I'm not new to woodworking, but I am looking to purchase a scroll saw and drill press without breaking the budget. I dont use them all the time, but I do find the need for them the more I work with wood. I am a hobbyist who builds cabinets and tables also.

Thanks,
Kevin


----------



## BHOFM (Oct 14, 2008)

With the economy what it is at this time, the
first place I would go is the pawn shops.

The ones here have a lot of scroll saws right
now.

Size of drill press? Again, pawn shops, and Lowes
and Harbor Freight have some decent ones that
will do the job.

Harbor Freight has theirs on sale right now for
$39.95. I may pick up one just to have a spare
for different set ups.


----------



## rocklobster (Jun 18, 2008)

When buying a scroll saw, a less expensive model may do if you don't use it all the time, but you should change the blades in the demo model or something before you buy. If changing the blades is a hassle, you probably won't like the saw very long. 

I think just about everything takes pinless blades these days, but don't buy an older model that doesn't take them. Too much trouble.

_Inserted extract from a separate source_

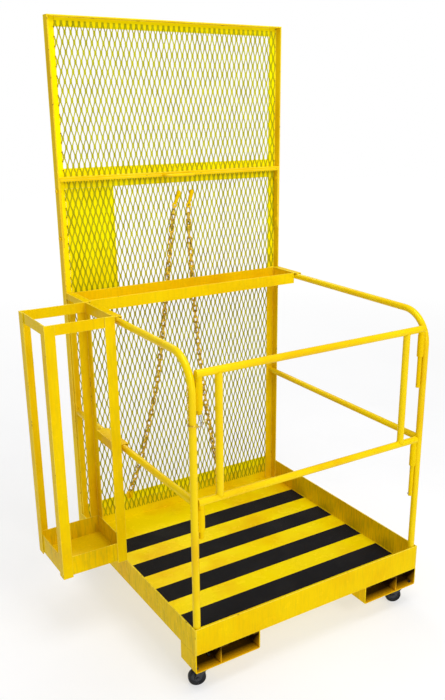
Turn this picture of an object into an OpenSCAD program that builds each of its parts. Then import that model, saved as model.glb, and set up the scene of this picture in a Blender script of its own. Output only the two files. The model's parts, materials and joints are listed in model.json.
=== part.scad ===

I've only recently got into scrolling, but I did a lot of research before starting. If it's something you're going to get hooked on, you'll want a nice saw like the DW788 at about $400-$450 new.

Rob


----------



## smitty1967 (Feb 24, 2008)

Hey Golf: in my humble opinion, for a drill press, you can't go wrong with this unit: http://www.grizzlyindustrial.com/products/5-Speed-Floor-Radial-Drill-Press/G7946

It is a radial head design, which means the whole chuck assembly, motor and belts rotate either side of vertical, about 75 degrees. The versatility of this unit is incredible, especially for the cost. The also make a bench-top version, here http://www.grizzlyindustrial.com/products/5-Speed-Floor-Radial-Drill-Press/G7945 

hope this helps some in your choices.

regards,
smitty


----------



## Allthumbs27 (Dec 25, 2008)

Keep a look out in the salvation army or goodwill shops. I picked up a grizzly G1022Z tablesaw, Dewalt scroll saw with stand, and a makita miter saw for $350. The TS needed a new motor, the scroll saw needed a new light and had some blood stains on the table, and the miter saw was perfect. Guess they cut the hell out of themself and gave up woodworking. Check out yard sales. Craigslist.As for DP I got a Hitachi B13F Bench Top and love it. Got it from the clearance rack at Lowes for $50. Keep your eyes open and you will find exactly what you want.


----------



## Handyman (Jan 2, 2008)

Golficeman said:


> I am looking to purchase a scroll saw and drill press without breaking the budget. Thanks, Kevin


Golficeman I am not sure where you live but I have a scroll saw sitting in my tool shed I have been trying to move for a freind. She lost her husband last year and asked to sell all his tools for her. if you are interested send me a private message and I will take a picture and get you the information. Handy


----------